In late September 2003, the political dispute in Ivory Coast appeared to be deepening, as some rebels began calling for independence for the part of the country they occupied. The largest blow to the peace process came on 23 September 2002, as the New Forces rebel group pulled out of the government of reconciliation. They cited the failure of President Gbagbo to honor his commitments in the peace accord and accused him of heavily rearming in order to resume hostilities. The rebel leaders returned to their de-facto capital of Bouake in the north and stated that they were willing to resume negotiations, but only if they were held within their territory.
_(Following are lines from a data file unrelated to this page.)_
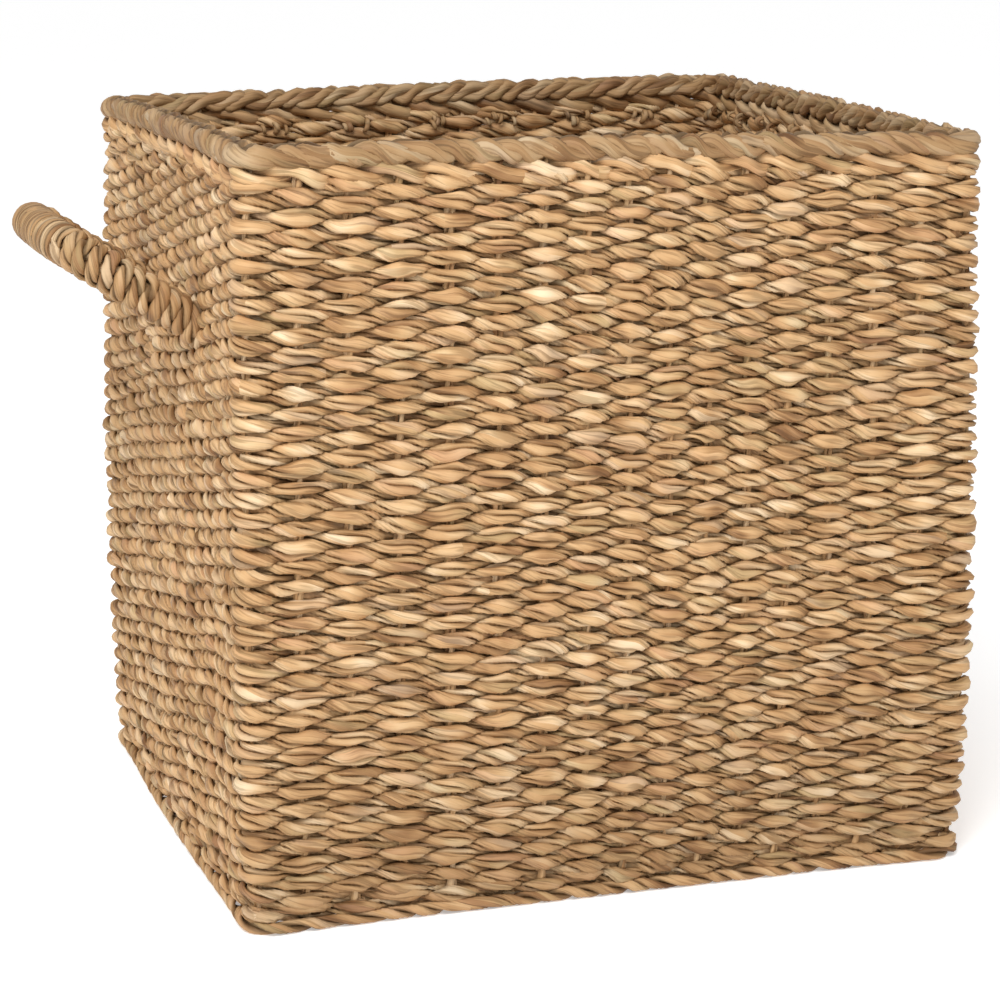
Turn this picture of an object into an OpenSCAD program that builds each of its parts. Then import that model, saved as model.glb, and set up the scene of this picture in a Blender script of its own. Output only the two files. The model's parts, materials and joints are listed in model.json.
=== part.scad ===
// Square storage basket woven from twisted seagrass cord over upright stakes,
// with a rope rim and a wrapped loop handle on each side wall.
// Millimetres, +Z up. The origin is the middle of the underside, the front faces -Y,
// and the handles stand off the left (-X) and right (+X) walls.

/* [Body] */
// Outer width, from side wall to side wall
body_w = 400; // [320:1:500]
// Outer depth, from front to back
body_d = 365; // [300:1:450]
// Overall height, with the rim
body_h = 400; // [320:1:500]
// Outside radius of the upright corners
corner_r = 20; // [20:1:32]
// Thickness of the woven walls
wall_t = 14; // [12:0.5:18]

/* [Weave] */
// Horizontal bands in the wall, each the rows laid with one length of cord
bands = 7; // [4:1:9]
// Rows of cord in each band
rows_per_band = 11; // [8:1:14]
// Gap between one band and the next
band_gap = 0.1; // [0.05:0.05:0.3]
// Depth of the groove between two rows
row_groove = 1.5; // [0.5:0.1:1.8]

/* [Stakes] */
// Thickness of a stake
stake_d = 5; // [4:0.1:6]
// Stakes in the front wall, and as many in the back wall
front_stakes = 15; // [9:1:17]
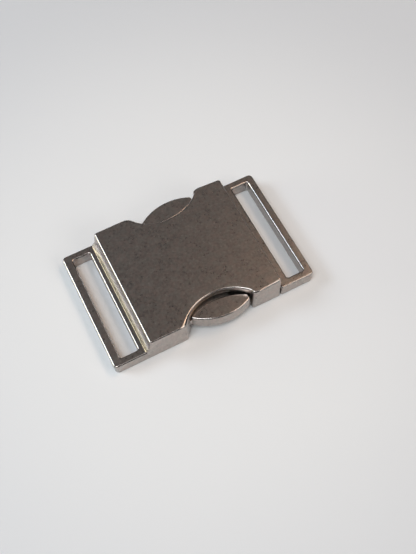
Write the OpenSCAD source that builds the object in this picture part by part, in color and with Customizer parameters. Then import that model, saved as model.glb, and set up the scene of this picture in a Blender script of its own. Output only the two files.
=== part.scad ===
// Metal side release buckle for narrow webbing, closed, lying flat.
// Millimetres. +Z is up, +X points to the loop of the half that pulls out, and the origin is
// the middle of the whole buckle on the surface that it lies on.
//
// The female half is one casting: a strap loop, a bevel, and a flat housing that is open at its
// +X end and has a scalloped notch in each long side. The male half is one casting: a strap loop,
// a base that fills the mouth, a middle tongue and a forked head. Two thumb levers turn on pins in
// that head. A coil spring in the tongue pushes each lever out, and its blunt end then stands
// behind the upright wall of the notch. Pinching both levers frees the male half.

/* [Overall] */

// width across the long sides, of housing and loops alike
body_width = 28.9; // [28.5:0.1:30]
// length of the housing
housing_length = 30.6; // [30.2:0.1:32]
// height of the housing
housing_height = 7.5; // [7.4:0.1:8.2]
// radius of the loops' upright corners
corner_radius = 0.9; // [0.7:0.1:1.2]
// radius of the housing's upright corners
housing_corner_radius = 0.5; // [0.45:0.05:0.7]
// radius of the worn edges
edge_radius = 0.35; // [0.2:0.05:0.4]

/* [Strap loops] */

// length of a strap slot, for 25 mm webbing
slot_length = 25.6; // [25:0.1:25.8]
// width of a strap slot
slot_width = 4.05; // [3.8:0.05:4.1]
// how far the female loop reaches beyond the housing
female_reach = 8.4; // [8.3:0.1:10]
// width of the female loop's outer bar
female_bar = 2; // [1.8:0.05:2.15]
// thickness of the female loop
female_thickness = 3.3; // [2.8:0.1:3.6]
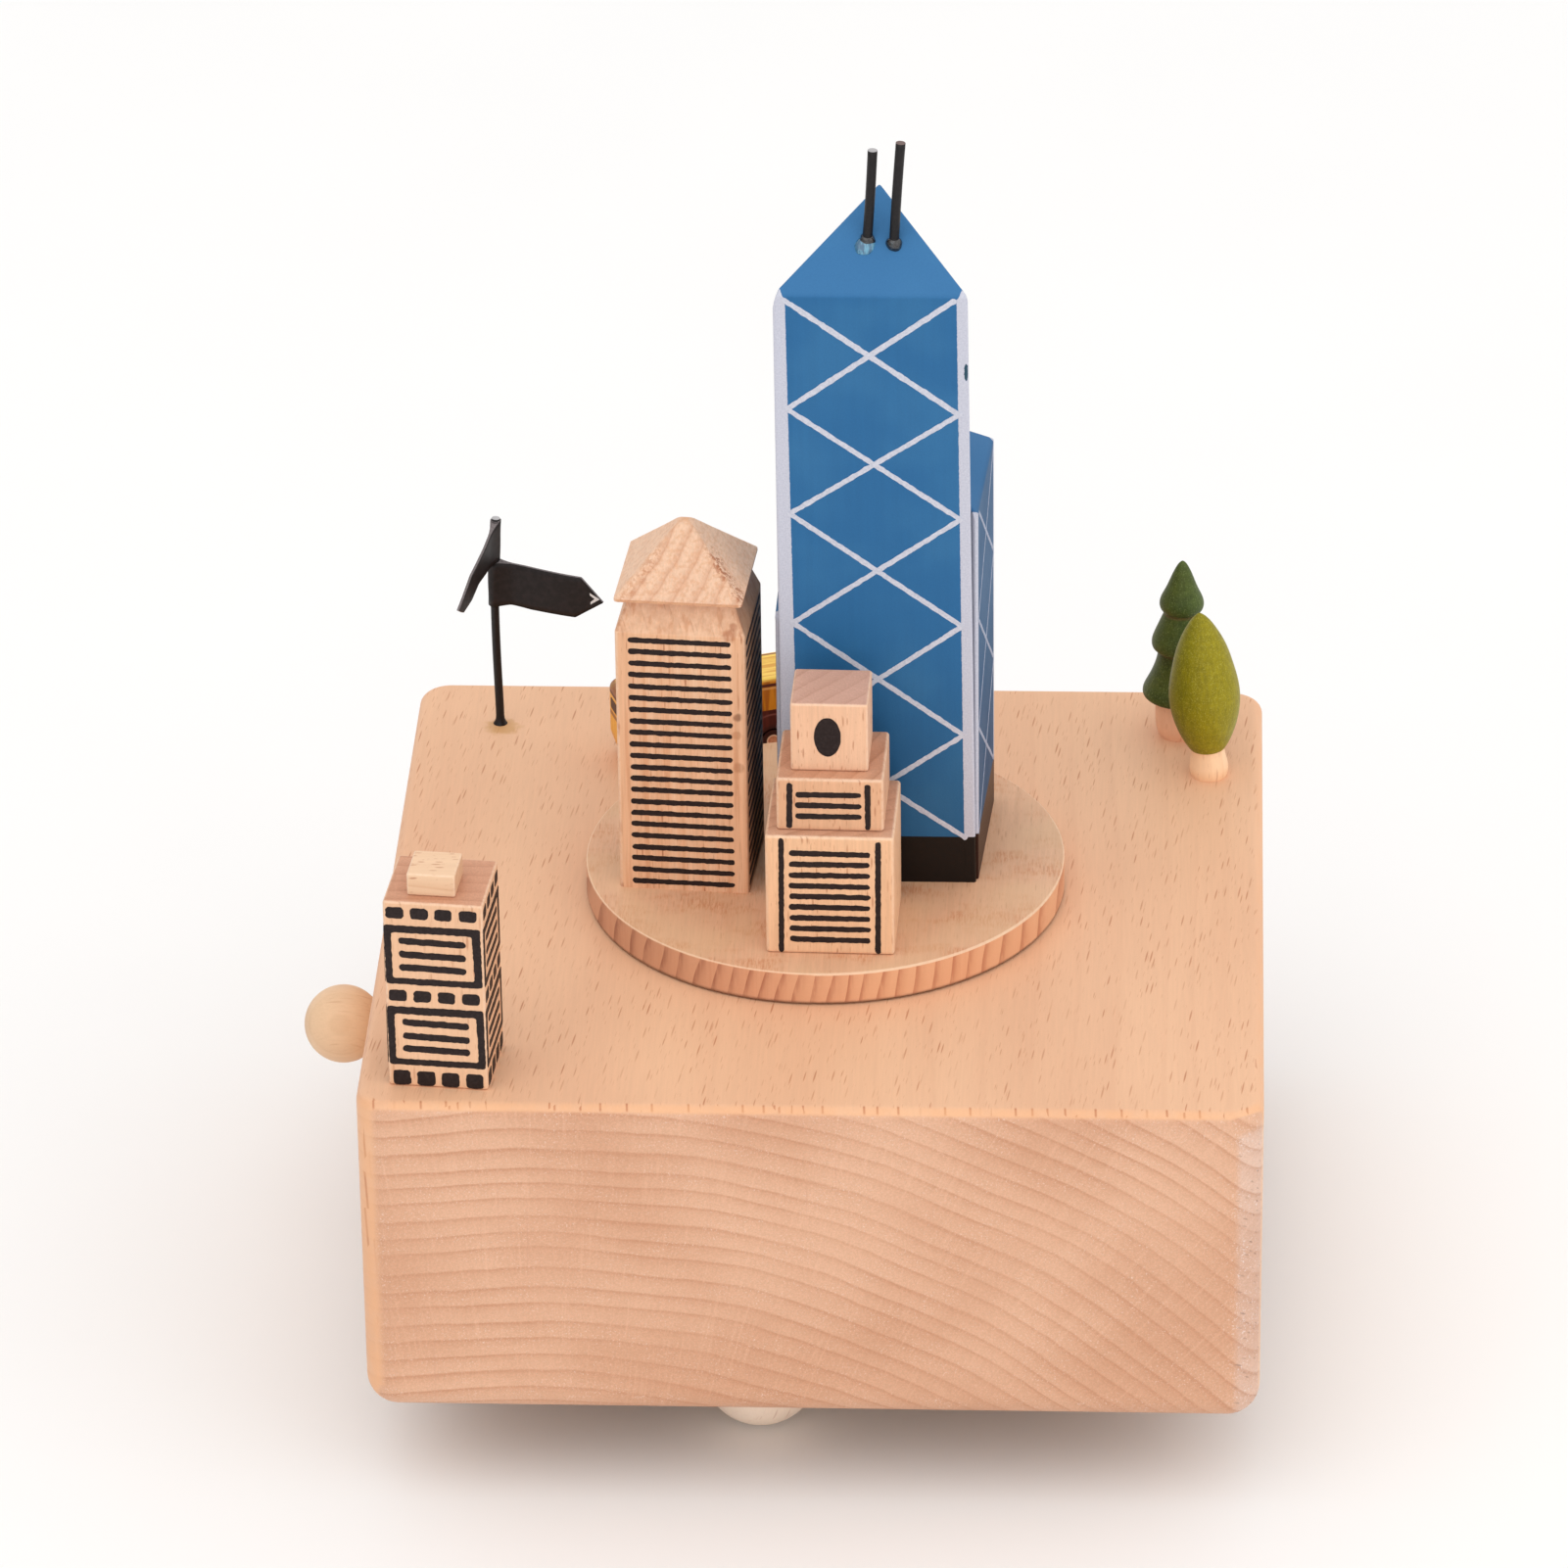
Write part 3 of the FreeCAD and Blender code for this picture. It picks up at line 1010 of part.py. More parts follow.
TRAM = Placement(Vector(mag_x, mag_y, 0), Rotation(Vector(0, 0, 1), TRAM_DEG - 90.0))
node(feature("TramBody", tbody, TRAM), "tram_body")
tmag = Part.makeCylinder(v("tram_magnet_rad"), 1.9, Vector(0, 0, tb + 0.1))
node(feature("TramMagnet", tmag, TRAM), "tram_magnet")
for sx, label in ((-1, "tram_wheelset_rear"), (1, "tram_wheelset_front")):
    ws = Part.makeCylinder(0.4, W - 0.4, Vector(sx * WA, -W / 2 + 0.2, WZ), Vector(0, 1, 0))
    for sy in (-1, 1):
        y0 = -W / 2 + 0.05 if sy < 0 else W / 2 - 1.05
        ws = ws.fuse(Part.makeCylinder(WR, 1.0, Vector(sx * WA, y0, WZ), Vector(0, 1, 0)))
    node(feature(label + "_shape", ws.removeSplitter(), TRAM), label)

# ================================================================ write
DOC.recompute()
for obj in DOC.Objects:
    state = list(obj.State)
    if "Invalid" in state or "Error" in state:
        raise SystemExit("%s is %s" % (obj.Name, state))
labels = [n.Label for n in NODES]
if len(set(labels)) != len(labels):
    raise SystemExit("two nodes share a name")
if len(labels) > 60:
    raise SystemExit("%d nodes" % len(labels))
for n in NODES:
    if n.Shape.isNull() or not n.Shape.isValid():
        raise SystemExit("%s has no valid shape" % n.Label)
    if not n.Shape.Solids:
        raise SystemExit("%s has no solid" % n.Label)
os.makedirs("parts", exist_ok=True)
for n in NODES:
    n.Shape.exportStep("parts/%s.step" % n.Label)
    print("%-26s %d solid(s) %10.1f mm3" % (n.Label, len(n.Shape.Solids), n.Shape.Volume))
print(len(NODES), "nodes")
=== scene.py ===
import math
import random

import bmesh
import bpy
from mathutils import Matrix, Vector, noise


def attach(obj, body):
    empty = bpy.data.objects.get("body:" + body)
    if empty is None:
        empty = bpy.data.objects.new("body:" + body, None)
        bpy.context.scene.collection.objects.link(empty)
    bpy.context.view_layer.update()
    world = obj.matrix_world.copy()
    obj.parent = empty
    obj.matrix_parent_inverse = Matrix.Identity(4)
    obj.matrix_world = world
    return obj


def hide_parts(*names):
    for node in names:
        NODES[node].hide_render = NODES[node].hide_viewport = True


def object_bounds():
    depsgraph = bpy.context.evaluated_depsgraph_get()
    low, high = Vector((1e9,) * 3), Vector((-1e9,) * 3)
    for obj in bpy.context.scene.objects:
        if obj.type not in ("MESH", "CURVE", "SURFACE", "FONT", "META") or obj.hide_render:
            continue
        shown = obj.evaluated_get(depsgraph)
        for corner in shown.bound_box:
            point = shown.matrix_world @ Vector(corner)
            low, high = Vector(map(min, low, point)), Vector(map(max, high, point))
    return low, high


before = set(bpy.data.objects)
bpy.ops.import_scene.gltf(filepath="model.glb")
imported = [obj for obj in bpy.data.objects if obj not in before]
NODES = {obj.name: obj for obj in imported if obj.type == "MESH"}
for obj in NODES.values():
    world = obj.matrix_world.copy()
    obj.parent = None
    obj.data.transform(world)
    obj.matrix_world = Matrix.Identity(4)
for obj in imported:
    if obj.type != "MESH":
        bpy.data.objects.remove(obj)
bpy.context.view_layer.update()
MM = 0.001


def srgb(r, g, b):
    """0-255 sRGB to the linear numbers a shader takes."""
    out = []
    for c in (r, g, b):
        c /= 255.0
        out.append(c / 12.92 if c <= 0.04045 else ((c + 0.055) / 1.055) ** 2.4)
    return (*out, 1.0)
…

After efforts by Ghana and other ECOWAS members to convince the rebels to rejoin the power-sharing government, France renewed diplomatic efforts on 20 November 2002. On 22 December 2002, the New Forces agreed to return to their government posts in exchange for a full implementation of the January 2003 peace deal. This action coincided with the disarmament of the border between the government and rebel held territories as well as the removal of roadblocks that each side had erected. There remained tension as to how to address many key points of the peace treaty including land laws, nationality, and voting rights. President Gbagbo believed that these issues should be settled by referendum while the New Forces wanted them to be instated as they had been agreed upon in the peace deal.